Both optimism and business in the UK financial services industry slumped to new lows in the final quarter of 2002, reversing a surge in optimism during the third quarter of the year. Or so says the latest quarterly survey of City opinion by the Confederation of British Industry and Price Waterhouse Coopers (PwC).
Nearly a third (31 per cent) of companies surveyed said business volumes fell over the period, and only a fifth (21 per cent) experienced any rise in activity. This balance of minus 10 is a steep decline in confidence. It compares with a balance of zero in the first and second quarters of 2002 and of plus 43 in the second quarter. Respondents were less negative about the next three months but still expect business volumes to fall.
The level of business both at home and overseas, says the survey, has also fallen further below normal. A balance of minus 36 in this survey compares with minus 8 in September. For the industry as a whole, it is the steepest falling business volumes since December 1992. “Despite a modest economic pick-up and a period of stabilisation in world equity markets, business optimism has deteriorated over the past three months,” says the survey. “A balance of minus 16 in this survey follows minus 1 in September. Optimism has not fallen this fast since September 2001.”
However, the overall decline masks differences between individual sectors within the industry. General insurers, for example, reported huge growth in business volumes, with every respondent seeing an increase. Finance houses also experienced a significant rate of growth. By contrast, substantial declines were experienced by fund managers, life insurers, insurance brokers and stockbrokers.
“The industry ended 2002 in a worried frame of mind, reflecting
growing concerns about a slowdown in personal sector business and specific fears on the state of the housing market,” says John Hitchins, UK Banking Leader at PricewaterhouseCoopers. ” More jobs are likely to be lost in 2003 as firms grapple with their cost bases in the face of uncertain income prospects.” Ian McCafferty, CBI Chief Economist, adds: “2002 was a difficult
year for many parts of the financial services industry especially
those affected by the performance of the stock market. Across the sector as a whole, the sharp rebound reported in the April to June quarter prompted hopes that the industry would return to its more
normal pattern of continuous expansion. But subsequent surveys, including this latest snapshot, show that difficult conditions remain.”
Overall profitability has fallen after increasing in the two previous quarters. Companies have again reduced total costs and costs per transaction, and expect to go on doing that over the next quarter. But commissions, fees and premiums have fallen by more than costs.
Level of demand and domestic competition are again the most significant expected constraints on business over the next twelve months but they are concerning more respondents than in the last survey. Both were mentioned by a higher percentage of respondents than in September.
Employment in financial services fell for the first time since the March survey but by less than had been expected. Employment is expected to decline more severely over the next three months, though the recent pattern has been for employment to hold up better than anticipated.

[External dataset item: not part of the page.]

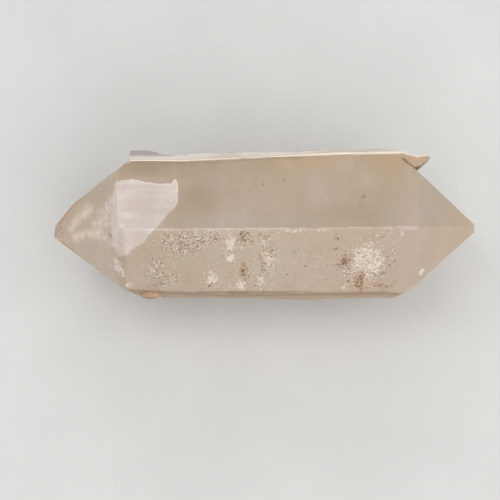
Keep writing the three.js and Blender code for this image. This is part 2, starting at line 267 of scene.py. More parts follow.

Firms reported the fastest growth in the value of their internet activity since the e-business section of the survey began two years ago. The previous survey had suggested the steady growth of internet business had stalled but it seems to have been reinvigorated. However growth was still well below expectations.
A balance of minus 25 suggests many more firms are seeing expectations frustrated than are seeing them met.
The survey was conducted between 25 November and 4 December 2002. A total of 103 companies responded.